• [Prompt]
Your task is to repeat the listing exactly.

"""

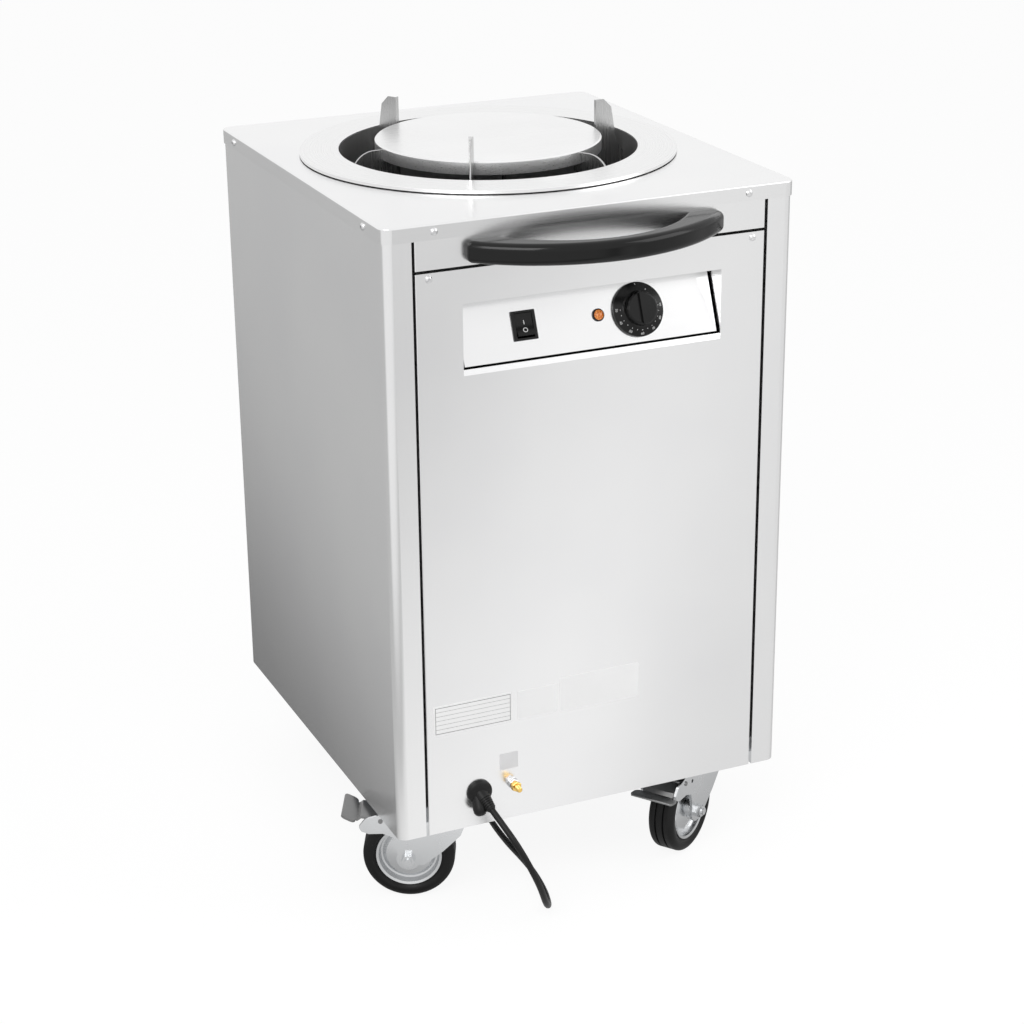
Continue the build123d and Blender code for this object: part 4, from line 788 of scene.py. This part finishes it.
# beside the cabinet a mid grey that darkens towards it, in front a grey that rises to white
beside = graded(flank.outputs["Vector"], 9.0, [(-0.45, 0.55), (-0.2, 0.2), (0.1, 0.8)])
before = graded(place.outputs["Object"], 33.0,
                [(-1.3, 0.9), (-0.7, 0.5), (-0.5, 0.85), (-0.2, 1.0), (0.0, 0.8)])
forward = tree_nodes.new("ShaderNodeMapRange")
forward.inputs["From Min"].default_value = -0.05
forward.inputs["From Max"].default_value = -0.35
links.new(apart.outputs["Y"], forward.inputs["Value"])
floor_grey = tree_nodes.new("ShaderNodeMix")
floor_grey.data_type = "RGBA"
links.new(forward.outputs["Result"], floor_grey.inputs["Factor"])
links.new(beside, floor_grey.inputs["A"])
links.new(before, floor_grey.inputs["B"])
mirrored = tree_nodes.new("ShaderNodeEmission")
links.new(floor_grey.outputs["Result"], mirrored.inputs["Color"])
with_mirrored = tree_nodes.new("ShaderNodeMixShader")
links.new(rays.outputs["Is Glossy Ray"], with_mirrored.inputs["Fac"])
links.new(with_white.outputs["Shader"], with_mirrored.inputs[1])
links.new(mirrored.outputs["Emission"], with_mirrored.inputs[2])
links.new(with_mirrored.outputs["Shader"], tree_nodes["Material Output"].inputs["Surface"])
studio_floor.data.materials.append(floor_paint)

world = bpy.data.worlds.new("studio")
bpy.context.scene.world = world
world.use_nodes = True
tree_nodes, links = world.node_tree.nodes, world.node_tree.links
light_background = tree_nodes["Background"]
light_background.inputs["Color"].default_value = (1.0, 1.0, 1.0, 1.0)
light_background.inputs["Strength"].default_value = 0.5
seen_background = tree_nodes.new("ShaderNodeBackground")
seen_background.inputs["Color"].default_value = (1.0, 1.0, 1.0, 1.0)
seen_background.inputs["Strength"].default_value = 1.0
rays = tree_nodes.new("ShaderNodeLightPath")
seen = tree_nodes.new("ShaderNodeMath")
seen.operation = "MAXIMUM"
links.new(rays.outputs["Is Camera Ray"], seen.inputs[0])
links.new(rays.outputs["Is Transmission Ray"], seen.inputs[1])
seen_too = tree_nodes.new("ShaderNodeMath")
seen_too.operation = "MAXIMUM"
links.new(seen.outputs["Value"], seen_too.inputs[0])
links.new(rays.outputs["Is Glossy Ray"], seen_too.inputs[1])
mix = tree_nodes.new("ShaderNodeMixShader")
links.new(seen_too.outputs["Value"], mix.inputs["Fac"])
links.new(light_background.outputs["Background"], mix.inputs[1])
links.new(seen_background.outputs["Background"], mix.inputs[2])
links.new(mix.outputs["Shader"], tree_nodes["World Output"].inputs["Surface"])

for name, spot, size, power in (
    ("key_lamp", (-1.6, -1.8, 2.4), 1.6, 32.0),
    ("fill_lamp", (1.9, -1.4, 1.8), 1.6, 14.0),
):
    bpy.ops.object.light_add(type="AREA", location=spot)
    lamp = bpy.context.object
    lamp.name = name
    lamp.data.size = size
    lamp.data.energy = power
    towards = Vector((0.0, 0.0, 0.45)) - Vector(spot)
    lamp.rotation_euler = towards.to_track_quat("-Z", "Y").to_euler()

"""

• [Exercise answer]
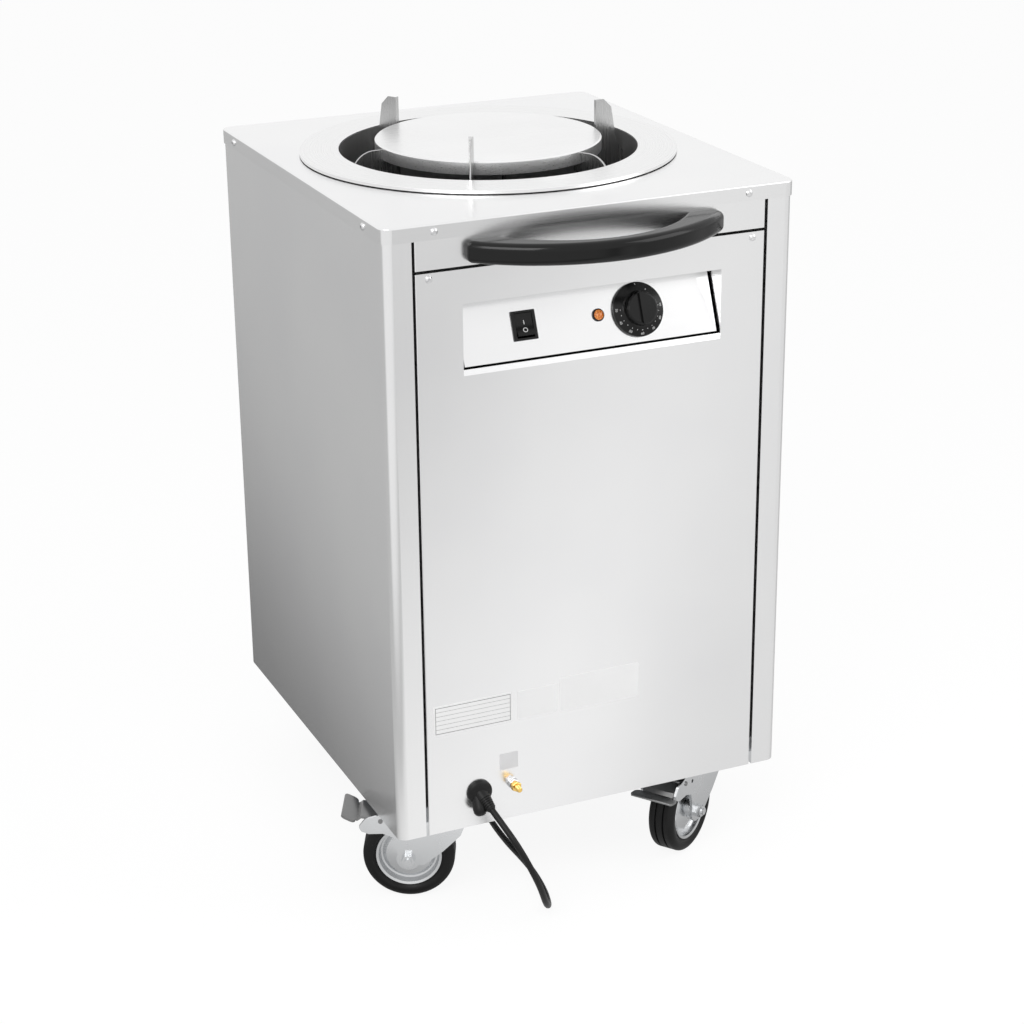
Continue the build123d and Blender code for this object: part 4, from line 788 of scene.py. This part finishes it.
# beside the cabinet a mid grey that darkens towards it, in front a grey that rises to white
beside = graded(flank.outputs["Vector"], 9.0, [(-0.45, 0.55), (-0.2, 0.2), (0.1, 0.8)])
before = graded(place.outputs["Object"], 33.0,
                [(-1.3, 0.9), (-0.7, 0.5), (-0.5, 0.85), (-0.2, 1.0), (0.0, 0.8)])
forward = tree_nodes.new("ShaderNodeMapRange")
forward.inputs["From Min"].default_value = -0.05
forward.inputs["From Max"].default_value = -0.35
links.new(apart.outputs["Y"], forward.inputs["Value"])
floor_grey = tree_nodes.new("ShaderNodeMix")
floor_grey.data_type = "RGBA"
links.new(forward.outputs["Result"], floor_grey.inputs["Factor"])
links.new(beside, floor_grey.inputs["A"])
links.new(before, floor_grey.inputs["B"])
mirrored = tree_nodes.new("ShaderNodeEmission")
links.new(floor_grey.outputs["Result"], mirrored.inputs["Color"])
with_mirrored = tree_nodes.new("ShaderNodeMixShader")
links.new(rays.outputs["Is Glossy Ray"], with_mirrored.inputs["Fac"])
links.new(with_white.outputs["Shader"], with_mirrored.inputs[1])
links.new(mirrored.outputs["Emission"], with_mirrored.inputs[2])
links.new(with_mirrored.outputs["Shader"], tree_nodes["Material Output"].inputs["Surface"])
studio_floor.data.materials.append(floor_paint)

world = bpy.data.worlds.new("studio")
bpy.context.scene.world = world
world.use_nodes = True
tree_nodes, links = world.node_tree.nodes, world.node_tree.links
light_background = tree_nodes["Background"]
light_background.inputs["Color"].default_value = (1.0, 1.0, 1.0, 1.0)
light_background.inputs["Strength"].default_value = 0.5
seen_background = tree_nodes.new("ShaderNodeBackground")
seen_background.inputs["Color"].default_value = (1.0, 1.0, 1.0, 1.0)
seen_background.inputs["Strength"].default_value = 1.0
rays = tree_nodes.new("ShaderNodeLightPath")
seen = tree_nodes.new("ShaderNodeMath")
seen.operation = "MAXIMUM"
links.new(rays.outputs["Is Camera Ray"], seen.inputs[0])
links.new(rays.outputs["Is Transmission Ray"], seen.inputs[1])
seen_too = tree_nodes.new("ShaderNodeMath")
seen_too.operation = "MAXIMUM"
links.new(seen.outputs["Value"], seen_too.inputs[0])
links.new(rays.outputs["Is Glossy Ray"], seen_too.inputs[1])
mix = tree_nodes.new("ShaderNodeMixShader")
links.new(seen_too.outputs["Value"], mix.inputs["Fac"])
links.new(light_background.outputs["Background"], mix.inputs[1])
links.new(seen_background.outputs["Background"], mix.inputs[2])
links.new(mix.outputs["Shader"], tree_nodes["World Output"].inputs["Surface"])

for name, spot, size, power in (
    ("key_lamp", (-1.6, -1.8, 2.4), 1.6, 32.0),
    ("fill_lamp", (1.9, -1.4, 1.8), 1.6, 14.0),
):
    bpy.ops.object.light_add(type="AREA", location=spot)
    lamp = bpy.context.object
    lamp.name = name
    lamp.data.size = size
    lamp.data.energy = power
    towards = Vector((0.0, 0.0, 0.45)) - Vector(spot)
    lamp.rotation_euler = towards.to_track_quat("-Z", "Y").to_euler()